• _What this task involves_: Beginning with the first line below, please repeat the material exactly, ending with the line that includes "wasm.setup();".

• _Data extract_:
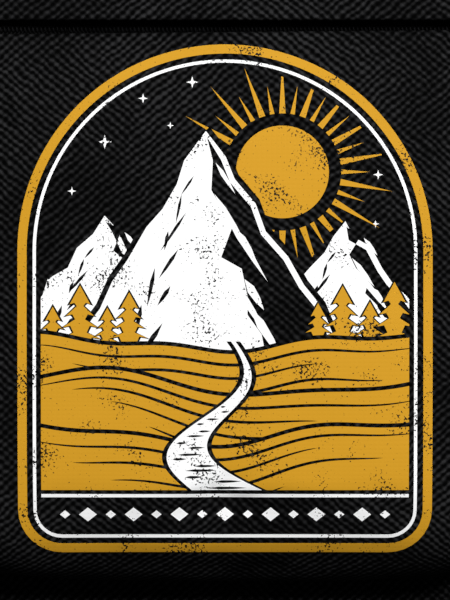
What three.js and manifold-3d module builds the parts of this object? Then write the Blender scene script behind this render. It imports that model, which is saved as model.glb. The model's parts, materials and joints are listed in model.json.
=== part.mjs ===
// A daypack in black woven polyester, stuffed to its shape and standing on its base.
// Millimetres. X runs across the bag, the front pocket faces -Y, Z is up.
// The origin is the middle of the base, on the surface that the bag stands on.
import * as THREE from 'three';
import { mergeVertices } from 'three/addons/utils/BufferGeometryUtils.js';
import Module from 'manifold-3d';

const wasm = await Module();
wasm.setup();

// Driving dimensions
const GAP = 0.3; // between pieces that touch
const BASE = { width: 236, depth: 106, thickness: 4.2, radius: 22 };
const BODY = {
  width: 290, bottom: 4.5, top: 419, depth: 124, bottomRadius: 34, topRadius: 104, taper: 0.07,
  bulge: 4, frontCrown: 9, backCrown: 3,
};
const PIPING_RADIUS = 2;
const POCKET = {
  width: 250, bottom: 44, top: 280, bottomRadius: 50, topRadius: 38, taper: 0.03,
  face: 114, roll: 25, crown: 5,
};
const GROOVE = { z: 248, height: 4, length: 206, lip: 2.2, recessHeight: 12.4, recessDepth: 8 };
const POCKET_ZIP = { width: 11.6, tape: 1, coil: 4, coilRise: 1 };
const MAIN_ZIP = { start: 150, y: -8, width: 30, tape: 1.2, coil: 6, coilRise: 1.2 };
const SLIDER = { length: 12.5, width: 9, thickness: 2.8, post: 1.6, span: 7, bar: 0.75 };
const PULL = { length: 25, width: 7.4, thickness: 1.6, eye: 2.1, eyeHole: 1.12, eyeWidth: 3.6 };
const MAIN_SLIDER = { x: 15, droop: 16 }; // the pull's tip rests this many degrees lower than its bar
const POCKET_SLIDER = { x: -90, lean: 2 }; // the pull hangs this many degrees out from the wall
const BACK_PAD = { width: 200, bottom: 34, top: 336, radius: 42, topRadius: 70, thickness: 9, roll: 5 };
const YOKE = { width: 158, bottom: 346, top: 392, radius: 12, thickness: 2.4 };
const HAUL_LOOP = { span: 84, rise: 36, width: 24, thickness: 2.6, y: 45, tab: 15 };
const STRAP = { width: 60, endWidth: 30, thickness: 9.5, endThickness: 4.5 };
const WEBBING = { width: 25, thickness: 1.6, tail: 128 };
const LOCK = { width: 38, bar: 2.4, rail: 4.4, slot: 27 };
const SIDE_POCKET = { bottom: 40, top: 168, halfDepth: 60.5, mouth: 17, foot: 1.2, thickness: 1.5 };
const SIDE_HEM = { height: 13, thickness: 2 };
const BASE_TAB = { x: 112, z: 46, thickness: 3 };

const AXES = {
  x: new THREE.Vector3(1, 0, 0), y: new THREE.Vector3(0, 1, 0), z: new THREE.Vector3(0, 0, 1),
};

// Finishes
const finish = (color, roughness, metalness = 0) => (
  new THREE.MeshStandardMaterial({ color, roughness, metalness })
);
const weave = () => finish(0x141414, 0.75);
const webbing = () => finish(0x121212, 0.7);
const mesh3d = () => finish(0x161616, 0.85);
const moulded = () => finish(0x101010, 0.45);
const lacquered = () => finish(0x0d0d0d, 0.35, 0.6);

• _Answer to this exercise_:
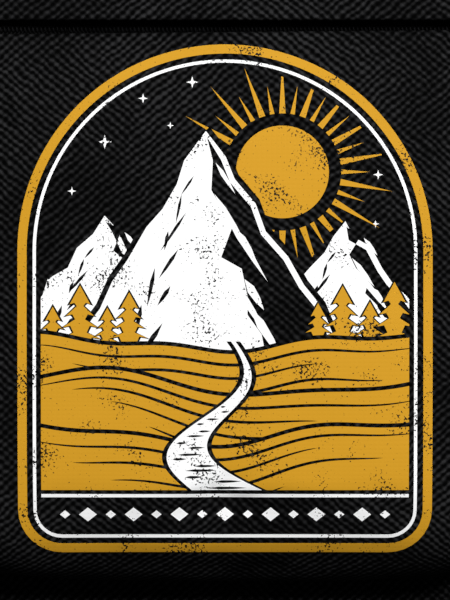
What three.js and manifold-3d module builds the parts of this object? Then write the Blender scene script behind this render. It imports that model, which is saved as model.glb. The model's parts, materials and joints are listed in model.json.
=== part.mjs ===
// A daypack in black woven polyester, stuffed to its shape and standing on its base.
// Millimetres. X runs across the bag, the front pocket faces -Y, Z is up.
// The origin is the middle of the base, on the surface that the bag stands on.
import * as THREE from 'three';
import { mergeVertices } from 'three/addons/utils/BufferGeometryUtils.js';
import Module from 'manifold-3d';

const wasm = await Module();
wasm.setup();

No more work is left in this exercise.